For ten years, Crown Hydro tried to convince the Minneapolis Park and Recreation Board to allow the project to be built on parkland at Mill Ruins Park. When they could not get the park board to cooperate, Crown Hydro asked FERC to help them take the land by eminent domain.
The company also tried to drag the state Legislature into the battle with a proposed bill that would override local governments' authority by requiring them to lease their land to hydroelectric projects, regardless of the project's location or harmful impacts. The bill was quickly withdrawn after a strong show of opposition at a packed public hearing.
When that effort fell flat, Crown Hydro proposed moving the project to yet another location on Army Corps land at the Upper St. Anthony Falls Lock. This new location would have required digging a new tunnel and tailrace (channel) right through valuable parkland, around historic structures and under the iconic Stone Arch Bridge. This is the site Crown Hydro has been pursuing since 2015.
Back in 2002, Xcel Energy (who already operates a hydroelectric station at St. Anthony Falls) granted some funds to Crown Hydro for its project. The PUC voted to pull that funding in 2018, due to the project's heavy opposition and lack of progress. PUC commissioners stated that they no longer believed the project was in the public interest. It doesn't appear that Crown Hydro has been able to secure any new funding since the loss of that grant.
A changing riverfront context
In the 25 years that Crown Hydro has pursued this project, the surrounding area has changed dramatically. It used to be a largely industrial district, but now the downtown Minneapolis riverfront is filled with new restaurants, housing and destinations such as the Mill City Museum and Guthrie Theater. Water Works Park is under construction right next to Crown Hydro's proposed project site. This area is now a crown jewel for the city, drawing residents and tourists alike and driving billions of dollars in investment.
A poorly-done hydroelectric project could harm all of this revitalization and make this popular spot on the river inhospitable to visitors.
Crown Hydro has consistently dodged questions from neighborhood residents about the proposed project's noise, vibration and scenic impacts. It's possible that the project would reduce, or at times even eliminate, water flowing over St. Anthony Falls. It's possible that the project would damage the Stone Arch Bridge (which is prohibited by state law). No one can be sure, because Crown Hydro has never been transparent.

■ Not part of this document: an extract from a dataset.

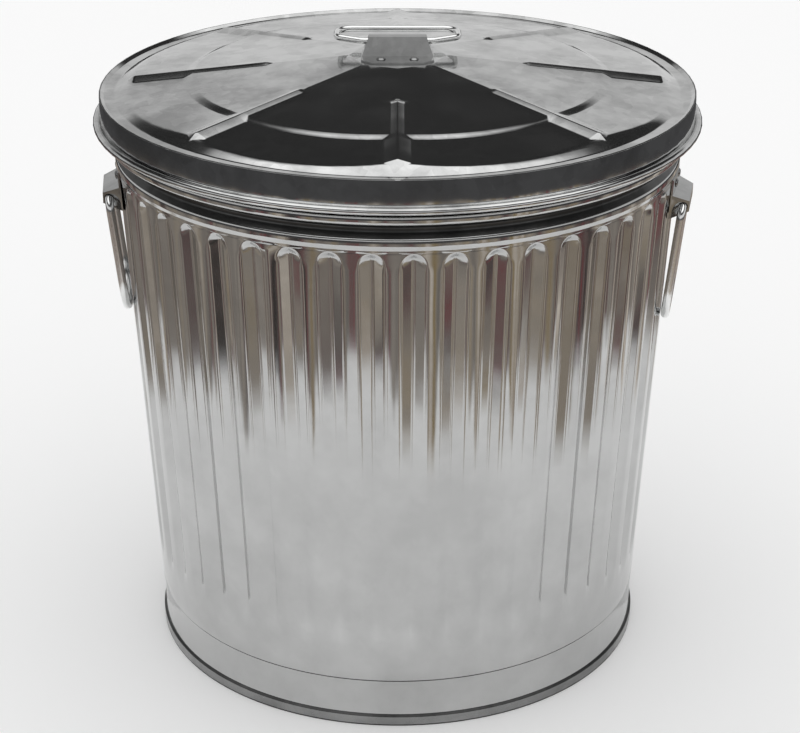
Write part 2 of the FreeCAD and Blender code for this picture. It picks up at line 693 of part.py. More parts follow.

Nineteen different stakeholders, including FMR, signed on to an August 2019 letter from the city of Minneapolis asking FERC to terminate Crown Hydro's license. Signers included area neighborhood associations, business associations, heritage preservation groups and park and environmental advocates.
The letter stated, "The Crown Hydro Project is not compatible with plans for the area, in part because its potential water flow, powerhouse, parking lot and portage obstruction threaten the future stability of adjacent historical, cultural and recreational assets on the Mississippi River waterfront. The ongoing nature of Crown’s twenty-four year-old license proceeding (still without a site or specific construction plans) is impeding plans to continue the development of the location as a park and trail hub... Crown has repeatedly failed to show it can meet the needs of the community and the nation regarding this vital piece of riverfront of one of the country’s most important rivers."
The letter also criticized Crown Hydro for failing to meet its regulatory responsibilities and for not adequately consulting with agencies including the State Historic Preservation Office.
Will this project rise again?
After 25 years of Crown Hydro's shenanigans, public trust in the company is understandably low.
If Crown Hydro wishes to keep fighting this losing battle, FERC should require Crown Hydro to start fresh with an entirely new permit application. This would require the project to be reviewed based solely on its current merits and not on its decades-old proposal. With no funding, no location and no local government support, Crown Hydro would likely face a tough road to approval.